Are you referring to enthuguy's use of the word "column" in his question title and original post? If so, that can mean different things to different people and in different situations. If you look at the sample data, you can see he wasn't referring to columns which have separators.
Where did enthuguy mention CSV?

"Looking at your awk you have the separator as a comma (-F,) means the data fields are separated by a comma, <comma separated values)
The column is on either end of the comma."
It's not my awk, it's enthuguy's awk, and as he indicated, it's not quite working, and he was asking for us to fix it. His of "-F," was unnecessary given the data he supplied, so that's one thing which should be fixed (i.e. removed).
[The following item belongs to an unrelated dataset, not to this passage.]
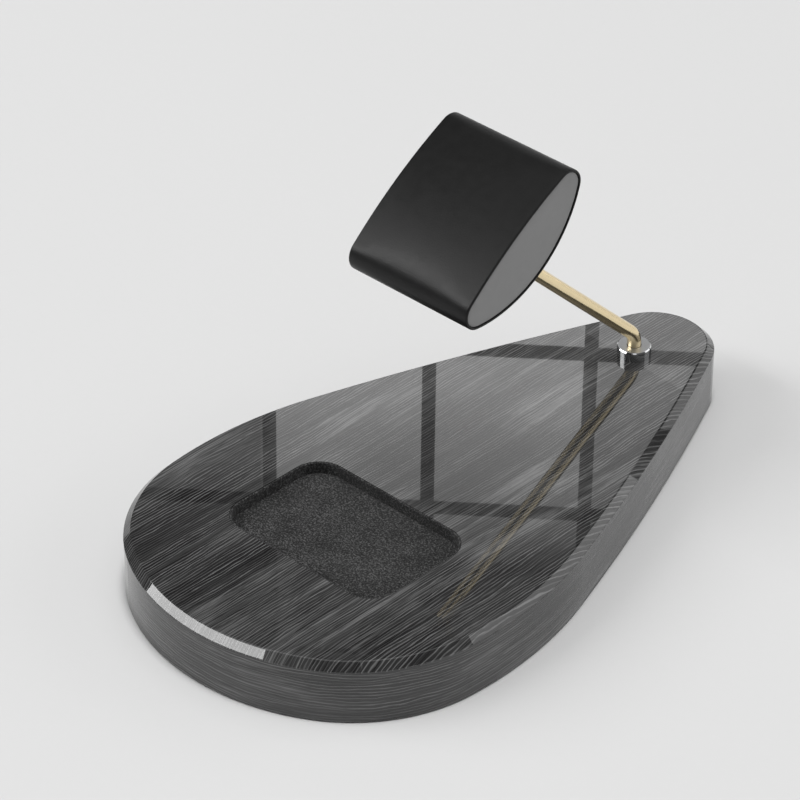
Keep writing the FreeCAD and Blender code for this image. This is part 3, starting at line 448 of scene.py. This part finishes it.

"Perl one liner you use /^.{88} which means skip the first 88 characters no matter what they are to then evaluate the pattern."
I know. That's what enthuguy wants, right?

Hi enthuguy,
I don't know much awk, so I didn't study your solution much originally when I posted my Perl solution, but I've had a look at it now, and have tested the following solutions, successfully;

awk '{if(/^.{88}GIRR/)print >"file2.txt";else print >"file1.txt"}' sample.txt

Open in new window

The above solution is a slight tweak of your solution, and works with your sample data, but will only put lines into file2.txt if they contain "GIRR" starting in column 89, which, depending on exactly what you mean, may not meet your requirement "Rest of the lines should go into another file". You want ALL lines starting from the "GIRR" line to go into file2.txt, even if some of those lines don't contain "GIRR", right? If so, you could use my Perl solution (in my first post), or this further tweaked awk version:

awk '{if(/^.{88}GIRR/)found=1;if(found)print >"file2.txt";else print >"file1.txt"}' sample.txt

Open in new window

I used the variable "found" above, to indicate that we found the "GIRR" starting in column 89, so from then on all lines should go to file2.txt, but you could change that variable name to something shorter if you like.